La novela en España ha de ser corta, coincidimos. «La novela ni rosa ni rusa» decía D’ors. En eso la mía va bien, justa medida. Pero los dos sabemos que tiene una terna de problemas terminales: es intimista, hiriente y profunda. En una palabra: invendible. Ya lo suponía. Pero sin embargo es lo del punto y coma lo que no esperaba y me cambia el tercio de la plática. Entonces me incorporo del sofá y comienzo a confesarme: mira es que no he puesto un punto y coma desde que dejé el colegio. Era segundo de BUP, lengua, clase de tarde entre análisis de oraciones y gramática. Mi respuesta le sorprende y dilata las pupilas tras las gafas. Se incorpora urgente y saca un boli, busca retazos de papel en su cartera y escribe. Conozco bien la letra por los autógrafos, pero ésta es una letra sin dedicatoria, formal para dictar una lección magistral. El profesor piensa mirando el cuadro de los girasoles y escribe ejemplos en el cacho de papel, haciendo un encerado didáctico y del museo Van Gogh, una escuela de pueblo. Toma, quédate la hoja, así te acuerdas.

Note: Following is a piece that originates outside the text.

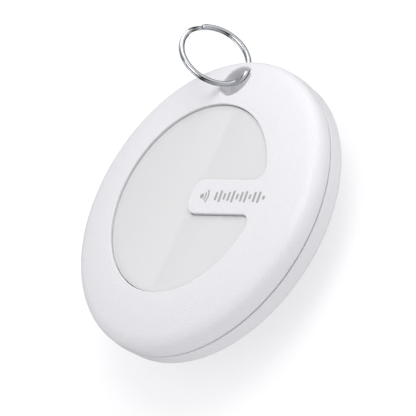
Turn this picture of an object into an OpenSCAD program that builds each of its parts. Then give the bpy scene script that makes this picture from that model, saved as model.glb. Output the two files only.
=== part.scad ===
// Bluetooth tracker tag with a split ring.
// The tag lies flat on its back: +Z is out of the front face, +Y is towards
// the keyring hole, +X runs along the tongue towards the rim.
// The origin is the centre of the flat back face. All sizes are in millimetres.

/* [Case] */
// Diameter of the disc at the parting line
disc_d = 43.6; // [43.2:0.1:44]
// Height of the parting line above the back face
parting_h = 2.8; // [2.7:0.05:2.9]
// Radius of the large arc that lets the front face fall towards the rim
dome_r = 25.6; // [24:0.2:27]
// Radius of the front shoulder
shoulder_r = 2; // [1.8:0.1:2.1]
// Radius of the edge round the back face
back_edge_r = 0.75; // [0.5:0.05:0.9]

/* [Window and tongue] */
// Diameter of the round window in the front
window_d = 28.2; // [27.8:0.1:28.6]
// Width of the tongue that reaches into the window
tongue_w = 5.12; // [4.9:0.02:5.4]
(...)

La recojo en mi cartera con devoción, salvoconducto a la lengua y me sigo confesando: es que yo escribo de oído, y el punto y coma no sé cómo suena, por tanto, no me aporta nada. La honestidad brutal, lejos de sorprender, le convence. Nos unimos por la música de las palabras. Mi novela suena bien, Verdiana o Wagneriana o de tambores tremendistas, pero de una forma tal que ningún punto y coma va a variar, es cuestión de estética y canon pues. Coincidimos. Nos relajamos en el acuerdo, recostándonos de nuevo ante los chocolates, anhelando entonces dos sillas para estirar las piernas ante el museo en penumbra que ya cae. Dejamos el tema editorial, para evitar que se nos atragante el manjar,  y comenzamos a hablar de Dios, suicidio y pubs para aliviar el tema. Así entre pintas, los jesuitas y el islam terminamos hablando de mujeres, claro, porque las amistades macho siempre llegan ahí, sean sacerdotisas, fatales o diáconas.

La tarde se acelera, empezó hace ya tres horas y va dejando que el chocolate se deshaga crepuscular y las velas crezcan antorchas mientras van haciéndose con el ambiente. Vaya, ahora que estamos místicos me tengo que ir a cenar, llego tarde, pero bueno, siempre llego tarde.

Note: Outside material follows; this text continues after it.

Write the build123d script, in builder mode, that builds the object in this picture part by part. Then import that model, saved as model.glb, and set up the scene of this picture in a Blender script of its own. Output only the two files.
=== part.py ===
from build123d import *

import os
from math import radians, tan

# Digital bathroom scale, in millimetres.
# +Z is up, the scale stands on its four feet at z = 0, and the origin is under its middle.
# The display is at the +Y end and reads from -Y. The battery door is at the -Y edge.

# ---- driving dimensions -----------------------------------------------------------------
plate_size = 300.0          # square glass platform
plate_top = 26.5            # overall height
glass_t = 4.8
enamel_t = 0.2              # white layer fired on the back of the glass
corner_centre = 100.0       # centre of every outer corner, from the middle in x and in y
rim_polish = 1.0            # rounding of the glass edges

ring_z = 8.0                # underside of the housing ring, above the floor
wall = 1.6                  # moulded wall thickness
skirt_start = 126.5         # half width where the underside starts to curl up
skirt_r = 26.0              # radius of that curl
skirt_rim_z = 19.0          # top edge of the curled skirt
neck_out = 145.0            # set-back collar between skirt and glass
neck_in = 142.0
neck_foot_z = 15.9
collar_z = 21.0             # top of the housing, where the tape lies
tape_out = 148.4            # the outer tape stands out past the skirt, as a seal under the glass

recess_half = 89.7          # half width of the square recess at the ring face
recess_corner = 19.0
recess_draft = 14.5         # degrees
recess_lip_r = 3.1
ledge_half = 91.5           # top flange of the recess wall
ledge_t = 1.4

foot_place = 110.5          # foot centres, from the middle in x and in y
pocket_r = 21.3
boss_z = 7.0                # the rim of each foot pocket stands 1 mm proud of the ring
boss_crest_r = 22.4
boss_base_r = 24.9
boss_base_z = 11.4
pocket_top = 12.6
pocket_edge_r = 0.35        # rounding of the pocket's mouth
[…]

Fuera, el arco del triunfo nos espera, recordando una victoria de azules crepusculares. Nos abrazos. Le veo descender en el metro y yo avanzo hacia Princesa. En mi mochila llevo mi novela y en el bolsillo derecho el manual del punto y coma. Ambos pesos me enderezan mientras la conversación hace la digestión junto con el chocolate, coagulando mi mente en metáforas gloriosas.